# Lens corrections



## Deleted member 18327 (Oct 28, 2012)

I have set Developer presets to automatically enable profile corections and remove Chromatic aberrations (Lens corrections) on Import, and it works great.

But there isn't a lens profile for the current PCE lenses, only the AF ones (and the 1 lot) are available.

Does anybody know whether the profile for the AF 24 mm profile is reasonable correct for the PCE 24, or if af better profile for that lens can be picked up somewhere, and added to the set of profiles ??

Regards
Johannes


----------



## clee01l (Oct 28, 2012)

Jonannes, Welcome to our forum.  With a little bit of effort on your part, you can create your own lens profiles using Adobe's Lens Profile Creator
http://www.adobe.com/support/downloads/detail.jsp?ftpID=5489

There are also Lens profiles that others have submitted.  You can download these with the Lens profile Downloader.  You may find that someone has already created one for your camera and lens combination

http://www.adobe.com/support/downloads/thankyou.jsp?ftpID=5491&fileID=5487


----------



## Deleted member 18327 (Oct 28, 2012)

Thanks for the ideas. I found a set of profiles for the lens - for the D700 (and D300).
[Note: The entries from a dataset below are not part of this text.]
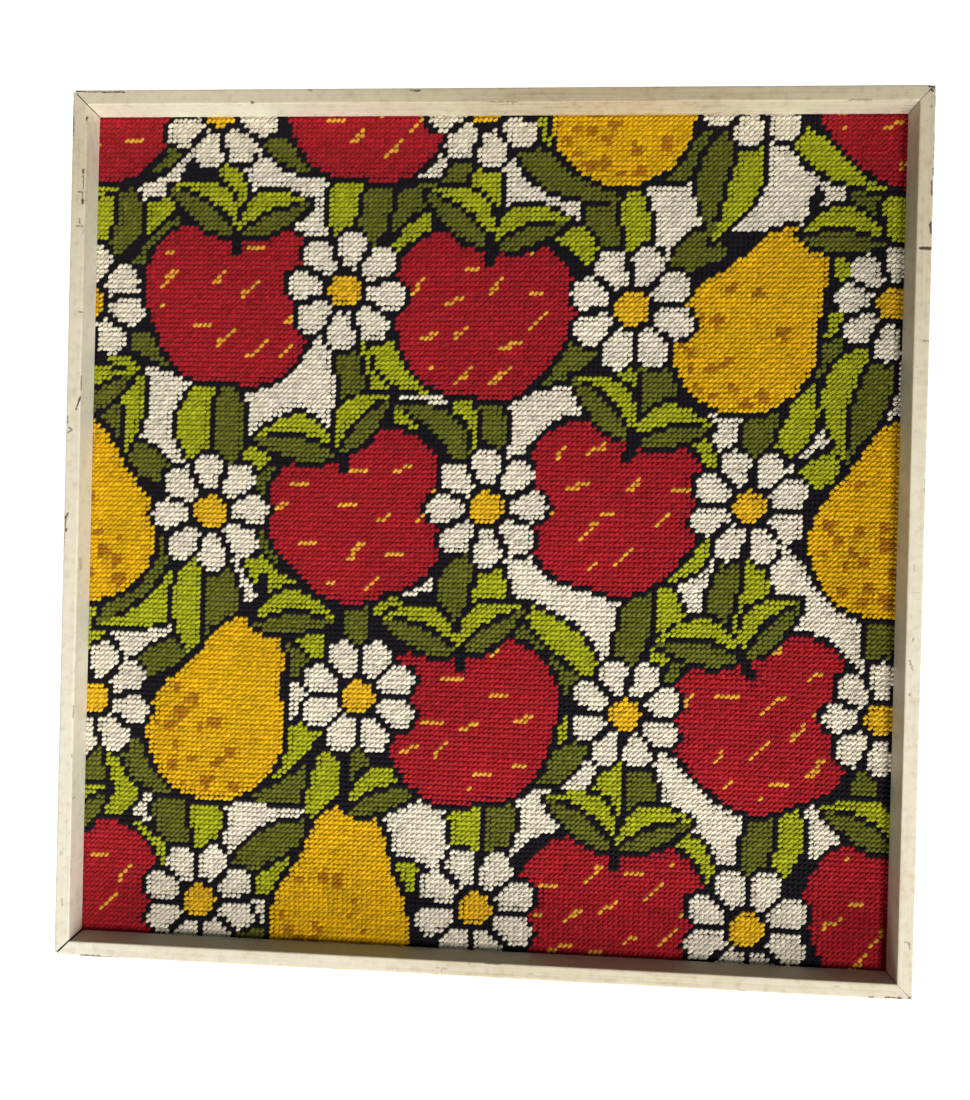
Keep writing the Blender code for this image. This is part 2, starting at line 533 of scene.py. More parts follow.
def buildStitches(yarnChart):
    template, quads, tips = stitchTemplate()
    dice = np.random.default_rng(stitchSet["seed"])
    centreX, centreY = cellCentres()
    shape = centreX.shape
    driftX, driftY = threadDrift(centreX, centreY)
    centreX = centreX + driftX + dice.normal(0, stitchSet["placeJitter"], shape)
    centreY = centreY + driftY + dice.normal(0, stitchSet["placeJitter"], shape)
    turn = math.atan2(stitchSet["reachUp"], stitchSet["reachAcross"])
    turn = turn + np.radians(dice.normal(0, stitchSet["turnJitter"], shape))
    pitch = canvasSet["pitch"]
    reach = math.hypot(stitchSet["reachUp"], stitchSet["reachAcross"]) * pitch
    reach = reach * (1 + dice.normal(0, stitchSet["sizeJitter"], shape))
    half = stitchSet["halfWidth"] * pitch * (1 + dice.normal(0, stitchSet["sizeJitter"], shape))
    crown = stitchSet["crown"] * np.clip(1 + dice.normal(0, stitchSet["heightJitter"], shape), 0.8, 1.12)
    ground = canvasFront - canvasSet["groundBelow"] + clothRise(centreX, centreY)
    shade = dice.normal(0, 0.5, shape)
    pieces = []
    for name in yarnNames:
        here = yarnChart == yarnNumber[name]
        count = int(here.sum())
        each = {
            key: values[here][:, None]
            for key, values in (("x", centreX), ("y", centreY), ("z", ground), ("turn", turn),
                                ("reach", reach), ("half", half), ("crown", crown))
        }
        along = template[None, :, 0] * each["reach"]
        across = template[None, :, 1] * each["half"]
        cosine = np.cos(each["turn"])
        sine = np.sin(each["turn"])
        points = np.empty((count, len(template), 3))
        points[:, :, 0] = each["x"] + along * cosine - across * sine
        points[:, :, 1] = each["y"] + along * sine + across * cosine
        up = template[None, :, 2]
        points[:, :, 2] = each["z"] + np.where(up < 0, up * stitchSet["sunk"], up * each["crown"])
        first = np.arange(count)[:, None, None] * len(template)
        groups = [(quads[None] + first).reshape(-1, 4), (tips[None] + first).reshape(-1, 3)]
        mesh = makeMesh(name + "Stitches", points.reshape(-1, 3), groups)
        addUv(mesh, "stitchUv", np.tile(template[:, :2] * 0.5 + 0.5, (count, 1)))
        values = mesh.attributes.new("yarnShade", "FLOAT", "POINT")
        values.data.foreach_set("value", np.repeat(shade[here], len(template)).astype(np.float32))
        material = woolMaterial(name + "Wool", woolSet["colors"][name])
        pieces.append(makePiece(name + "Stitches", mesh, [material]))
        print(name, "stitches:", count)
    return pieces


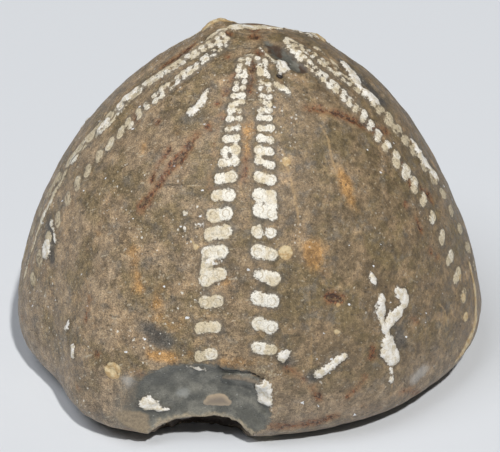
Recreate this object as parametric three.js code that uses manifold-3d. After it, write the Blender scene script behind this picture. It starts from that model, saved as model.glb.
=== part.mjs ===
// A fossil helmet-shaped sea urchin, preserved as one solid pebble of flint.
// Millimetres, +Z up, the front of the animal faces -Y.
// The pebble stands on its flat sole at z = 0, and the origin is the middle of its footprint.

import * as THREE from "three";
import { mergeVertices } from "three/addons/utils/BufferGeometryUtils.js";
import Module from "manifold-3d";

// ---- Driving dimensions ----

const RADIUS = 30.7; // half width across the widest part of the dome
const DEPTH_SHARE = 0.97; // front-to-back size as a share of the width
const RIM_HEIGHT = 5.5; // height of the widest part above the sole
const DOME_RISE = 38.9; // from the widest part up to the crown
const PLAN_POWER = 1.05; // how fast the dome widens below the crown
const RISE_POWER = 1.26; // how straight the flanks are
const SOLE_SHARE = 0.84; // radius of the flat sole as a share of RADIUS
const CROWN_LEAN = 1.4; // sideways lean of the crown, towards +X

// The outline seen from above is not quite round: [azimuth, half-angle, share of the radius].
// Azimuth is in degrees from the front (-Y), growing towards +X.
const OUTLINE_SWELLS = [
  [-57, 12, -0.04], // worn corner
  [-36, 15, 0.06], // bulging front-left shoulder
  [8, 24, -0.088], // flattened front
  [48, 16, -0.02],
  [80, 22, 0.03],
];
const SWELL_POWER = 6; // keeps the swells low down, near the rim

// Under the front the stone is bevelled, so the sole's edge is further in there.
const FRONT_BEVEL = { azimuth: 12, half: 42, share: 0.16 };

// Five double rows of pores run from crown to sole, each row on a low welt.
const RAY_FRONT_AZIMUTH = -2.5;
const RAY_COUNT = 5;
const ROW_HALF_ANGLE = 7.8; // each row's azimuth from the middle of its ray
const WELT_HALF_ANGLE = 3.2;
const WELT_HEIGHT = 0.28;

// A small knob of stone just behind the crown: [x, y, spread, height].
const CROWN_KNOB = { x: -3.4, y: 3.2, spread: 3.4, height: 1.0 };

// Broken rim at the front left: a shallow shell-shaped scar over an arched notch.
const SCAR = { centre: [-6.2, -30.2, 6.1], half: [11.8, 4.6, 9.0] };
const NOTCH = { centre: [-5.9, -29.5, -0.3], half: [8.8, 8.5, 5.8] };

// Hollows of the underside: the mouth towards the front and the vent at the back.
const MOUTH = { centre: [0.5, -10.5, -0.2], half: [4.6, 2.9, 1.7] };
const VENT = { centre: [0.5, 25.4, 1.0], half: [2.6, 2.2, 1.6] };

// Fineness of the faceted solid.
const SEGMENTS = 90;
const DOME_STEPS = 20;
const RIM_STEPS = 6;
const SOLE_STEPS = 2;
const CUTTER_SEGMENTS = 28;

// ---- The dome ----

function angleBetween(a, b) {
  return ((((a - b + 180) % 360) + 360) % 360) - 180;
}

function hump(distance, spread) {
  return Math.exp(-((distance / spread) ** 2));
}

function outlineShare(azimuth) {
  return OUTLINE_SWELLS.reduce(
    (share, [middle, half, amount]) =>
      share + amount * hump(angleBetween(azimuth, middle), half),
    1,
  );
}

function bevelShare(azimuth) {
  const offset = angleBetween(azimuth, FRONT_BEVEL.azimuth);
  return FRONT_BEVEL.share * hump(offset, FRONT_BEVEL.half);
}

function weltHeight(azimuth) {
  let height = 0;
  for (let ray = 0; ray < RAY_COUNT; ray++) {
    const middle = RAY_FRONT_AZIMUTH + (ray * 360) / RAY_COUNT;
    for (const side of [-1, 1]) {
      const offset = angleBetween(azimuth, middle + side * ROW_HALF_ANGLE);
      height += WELT_HEIGHT * hump(offset, WELT_HALF_ANGLE);
    }
  }
  return height;
}

// Half the section through the axis, from the middle of the sole out and up to the crown.
function sectionPoints() {
  const soleRadius = RADIUS * SOLE_SHARE;
  const points = [];
  for (let i = 0; i <= SOLE_STEPS; i++)
    points.push(new THREE.Vector2((soleRadius * i) / SOLE_STEPS, 0));
  for (let i = 1; i <= RIM_STEPS; i++) {
    const turn = (Math.PI / 2) * (1 - i / RIM_STEPS);
    points.push(
      new THREE.Vector2(
        RADIUS - (RADIUS - soleRadius) * (1 - Math.cos(turn)),
        RIM_HEIGHT * (1 - Math.sin(turn)),
      ),
    );
  }
  for (let i = 1; i <= DOME_STEPS; i++) {
    const turn = (Math.PI / 2) * (1 - i / DOME_STEPS);
    points.push(
      new THREE.Vector2(
        RADIUS * Math.sin(turn) ** PLAN_POWER,
        RIM_HEIGHT + DOME_RISE * Math.cos(turn) ** RISE_POWER,
      ),
    );
  }
  points[points.length - 1].x = 0;
  return points;
}

function domeGeometry() {
  const geometry = new THREE.LatheGeometry(sectionPoints(), SEGMENTS);
  geometry.rotateX(Math.PI / 2);
  const position = geometry.getAttribute("position");
  for (let i = 0; i < position.count; i++) {
    let radius = Math.hypot(position.getX(i), position.getY(i));
    const azimuth = THREE.MathUtils.radToDeg(
      Math.atan2(position.getX(i), -position.getY(i)),
    );
    let z = position.getZ(i);
    if (z < RIM_HEIGHT) {
      const under = 1 - z / RIM_HEIGHT;
      const onSole = radius / (RADIUS * SOLE_SHARE);
      const inward = z > 0 ? 1 - Math.sqrt(1 - under ** 2) : onSole;
      radius -= RADIUS * bevelShare(azimuth) * inward;
    }
    const spread = radius / RADIUS;
    const rise = Math.max(0, (z - RIM_HEIGHT) / DOME_RISE);
    const welt = rise > 0 ? weltHeight(azimuth) * spread : 0;
    const swollen = radius * (1 + (outlineShare(azimuth) - 1) * spread ** SWELL_POWER);
    const outer = swollen + welt;
    const turn = THREE.MathUtils.degToRad(azimuth);
    const x = outer * Math.sin(turn) + CROWN_LEAN * rise ** 2;
    const y = -outer * Math.cos(turn) * DEPTH_SHARE;
    if (rise > 0) {
      const toKnob = Math.hypot(x - CROWN_KNOB.x, y - CROWN_KNOB.y);
      z += CROWN_KNOB.height * hump(toKnob, CROWN_KNOB.spread);
    }
    position.setXYZ(i, x, y, z);
  }
  return geometry;
}

// ---- Cutting ----

const wasm = await Module();
wasm.setup();

function toSolid(geometry) {
  const bare = geometry.clone();
  bare.deleteAttribute("normal");
  bare.deleteAttribute("uv");
  const merged = mergeVertices(bare, 1e-4);
  return new wasm.Manifold(
    new wasm.Mesh({
      numProp: 3,
      vertProperties: merged.getAttribute("position").array,
      triVerts: new Uint32Array(merged.index.array),
    }),
  );
}

function toGeometry(solid) {
  const mesh = solid.getMesh();
  const geometry = new THREE.BufferGeometry();
  geometry.setAttribute(
    "position",
    new THREE.BufferAttribute(new Float32Array(mesh.vertProperties), 3),
  );
  geometry.setIndex(new THREE.BufferAttribute(new Uint32Array(mesh.triVerts), 1));
  geometry.computeVertexNormals();
  return geometry;
}

function scoop({ centre, half }) {
  const ball = new THREE.SphereGeometry(1, CUTTER_SEGMENTS, CUTTER_SEGMENTS / 2);
  ball.rotateX(Math.PI / 2);
  ball.scale(...half);
  ball.translate(...centre);
  return toSolid(ball);
}

function moveOverOrigin(geometry) {
  geometry.computeBoundingBox();
  const middle = geometry.boundingBox.getCenter(new THREE.Vector3());
  return geometry.translate(-middle.x, -middle.y, -geometry.boundingBox.min.z);
}

function urchinGeometry() {
  let solid = toSolid(domeGeometry());
  for (const cut of [SCAR, NOTCH, MOUTH, VENT]) solid = solid.subtract(scoop(cut));
  return moveOverOrigin(toGeometry(solid));
}

// ---- The part ----

const patina = new THREE.MeshStandardMaterial({
  color: 0x8a7a60,
  roughness: 0.5,
  metalness: 0,
});

const fossil = new THREE.Mesh(urchinGeometry(), patina);
fossil.name = "flint_urchin";

const group = new THREE.Group();
group.add(fossil);

export default group;
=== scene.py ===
# %% [markdown]
# # A fossil sea urchin in flint
# This urchin died in a chalk sea. Silica filled its shell and set as flint, and the shell dissolved,
# so what is left is one solid pebble with the shape of the shell's inside.
# The pebble is modelled as one fine mesh. First comes its smooth dome, then the relief of its pores,
# crusts and breaks, and last the weathered skin that colours it.

# %% Load the fixed frame
import math
from itertools import product

import bpy
import numpy as np
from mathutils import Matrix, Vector


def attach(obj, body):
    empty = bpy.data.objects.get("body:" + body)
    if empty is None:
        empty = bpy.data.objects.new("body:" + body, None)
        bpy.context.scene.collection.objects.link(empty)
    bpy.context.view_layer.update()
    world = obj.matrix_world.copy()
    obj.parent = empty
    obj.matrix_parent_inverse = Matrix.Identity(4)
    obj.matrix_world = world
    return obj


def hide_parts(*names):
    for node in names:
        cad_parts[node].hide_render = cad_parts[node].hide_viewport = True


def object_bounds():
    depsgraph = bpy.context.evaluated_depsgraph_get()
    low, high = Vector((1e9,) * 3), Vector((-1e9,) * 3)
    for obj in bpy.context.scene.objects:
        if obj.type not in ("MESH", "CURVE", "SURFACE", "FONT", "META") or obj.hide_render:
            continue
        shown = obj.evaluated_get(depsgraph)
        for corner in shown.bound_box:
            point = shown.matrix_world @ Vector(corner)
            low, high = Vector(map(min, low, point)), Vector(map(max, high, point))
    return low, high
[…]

I have installed it and briefly checked it on some pictures shot with my D800, and the result is not bad - at this moment I think better than the profile for the AF 24/2.8. Will check with later on some architectual pics.

Again thanks for the help.

Regards
Johannes


----------



## Mark Sirota (Nov 3, 2012)

I know I'm late to this thread, but wanted to contribute that profiles for the PC-E lenses need to be created with the same amount of tilt and shift as the photo you're trying to correct. That's why there aren't any supplied profiles.

Also, to explicitly answer your question, the existing profile for the 24/2.8D and 24/1.4G will not work properly with the 24/3.5 PC-E. Different lenses need different corrections.


----------